Notable Quotes & Moments
-
On lack of new ideas:
"It's kind of remarkable how few original ideas there are out there in this space." — JC [02:29] -
On the saving versus spending paradigm:
"Economists would say... you want to have a consistent moderate level of consumption over time... when you're in your 20s... that's probably not a great time to be saving a whole lot." — JC [04:25] -
On scolding in pop finance:
"The most successful people like Dave Ramsey and Susie Orman tend to be highly judgmental and to scold the people who are calling in." — FS [13:29] -
On savings versus investment returns:
"The amount that you save is a lot more important for determining where you end up than how you invest." — JC [21:10] -
On the “debt snowball” approach:
"Maybe even though the debt snowball is going to cause you to not kind of retire debt in the most cost effective manner, it's a diet that you can stick with." — JC [34:38] -
On financial planning advice:
"Just make a very, very simple spreadsheet... And then ask yourself, hey, am I ending up somewhere in the ballpark of reasonable?" — JC [36:39]
Timestamps for Key Segments
- [02:29] Uniformity and lack of originality in pop finance books
- [03:23] Saving: economic theory vs. self-help advice
- [08:10] Habit formation and psychology in saving
- [13:29] Scolding, tone, and motivation in media advice
- [17:25] The American individualistic myth in personal finance
- [21:10] Empirical evidence: saving > investing
- [22:21] Risk aversion and advice on stock investments
- [27:55] The “human capital” theory for risk in portfolios
- [28:14] Misunderstanding Social Security
- [31:14] Cash buffers vs. debt repayment
- [34:38] Debt snowball vs. debt avalanche
- [36:03] Best and worst financial advice; importance of having a plan
Overall Tone
The discussion is analytical, thoughtful, and conversational—leavened with skepticism toward both economic orthodoxy and the sometimes moralistic tinge of popular finance media.
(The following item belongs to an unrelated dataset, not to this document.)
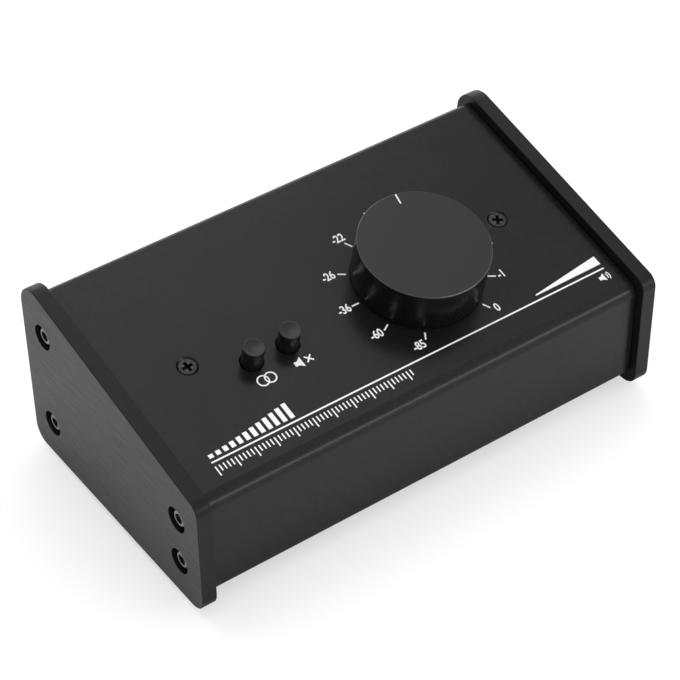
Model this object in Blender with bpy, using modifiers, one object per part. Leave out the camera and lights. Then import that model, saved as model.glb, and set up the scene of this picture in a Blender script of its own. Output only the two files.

The hosts and guest trade personal anecdotes and challenge conventional wisdom, while James Choi brings a measured academic perspective.
Summary for New Listeners
This episode delivers a deep dive into the real effects of pop finance wisdom, exposing how advice given by bestsellers often defaults to rule-of-thumb habit formation and "tough love" while largely ignoring economic theories around life-cycle spending, risk, and the role of human capital. James Choi, having read and analyzed 50 books in the genre, concludes that while some habits may form the backbone of financial health, individual plans and realistic projections serve most people better than one-size-fits-all advice — and that a simple spreadsheet beats most self-help dogmas.